In 1998, he was appointed Academic Director of TIM-Technion Institute of Management, a position he held until 2009, when TIM was officially closed.
From 1984 through 2003, for twenty years, Maital was a Visiting Professor in the Management of Technology and Sloan Fellows programs at MIT Sloan School of Management, during the summer months.

==Government appointments==
During 1987-88, on leave from Technion, Maital served as Director of the National and Economic Planning Authority, Ministry of Economics and Planning of the Government of Israel.

==Research==
Together with his wife Sharone, Maital began research in behavioral economics in the early ’70s. Their first published paper was “Time preference, delay of gratification and the intergenerational transmission of economic inequality” (1978). His book "Minds Markets & Money: Psychological Foundations of Economic Behavior" was published by Basic Books in 1982. It was followed by "Economic Games People Play" (Basic Books, 1985), co-authored by Sharone L. Maital.

He wrote and/or co-authored 15 books, edited and/or co-edited six more books and published some 80 articles in refereed journals.

==Professional experience==
In the early 1980s, Maital, together with Ben Gilad, decided to launch SABE – Society for Advancement of Behavioral Economics – at the Allied Social Sciences Association meetings in New York City in December 1982. Maital is an Honorable Member of SABE.

Maital taught innovation and entrepreneurship for several decades in business schools all over the world, including those in Germany, France, U.S., South Africa, Singapore and China.

==Media==
Maital has written a regular column in the English-language fortnightly magazine Jerusalem Report since 2008 – over 400 columns.

He writes regularly for the Hebrew-language business daily press (Globes, Calcalist, TheMarker).

==Selected publications==

===Books===
- Cracking the Creativity Code: Zoom in/Zoom out For More Creativity, Fun and Success (co-authored by Arie Ruttenberg); also published in Mandarin as The Imagination Elevator (SAGE Publications, 2014).
- Executive Economics: Ten Essential Tools for Managers (Free Press, NY, 1994); translated into Russian, Italian, Portuguese, Spanish, Hebrew and Korean.

===Articles===
- A simulation study of tax evasion, Journal of Public Economics, 10, 1978 (with N. Friedland and A. Ruttenberg).
- What do economists know?
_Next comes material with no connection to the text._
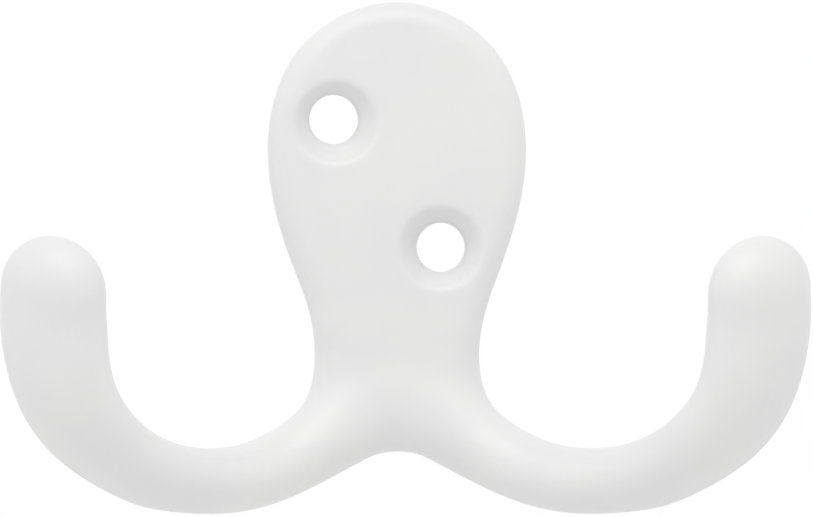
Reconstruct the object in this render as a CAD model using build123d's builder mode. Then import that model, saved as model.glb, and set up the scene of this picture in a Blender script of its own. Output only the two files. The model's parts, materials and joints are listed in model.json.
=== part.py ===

An empirical study of experts' expectations, Econometrica, 2, 1981, 91-504 (with Bryan W. Brown).
- Empirical Estimates and Partitioning of X-Inefficiency: A Data Envelopment Approach. American Economic Association, Papers and Proceedings, May 1992 (with Harvey Leibenstein).
- Time preference, delay of gratification and the intergenerational transmission of economic inequality. In Orley Ashenfelter and Wallace Oates, editors, Essays in Labor Market Analysis, (Halsted Press/John Wiley & Sons, New York: 1978, 179-199) (with Sharone L. Maital).

==Personal life==
Maital is married to Dr. Sharone Levow Maital, who served as a school psychologist in Israel for 40 years. They have four children and live in Zichron Yaakov.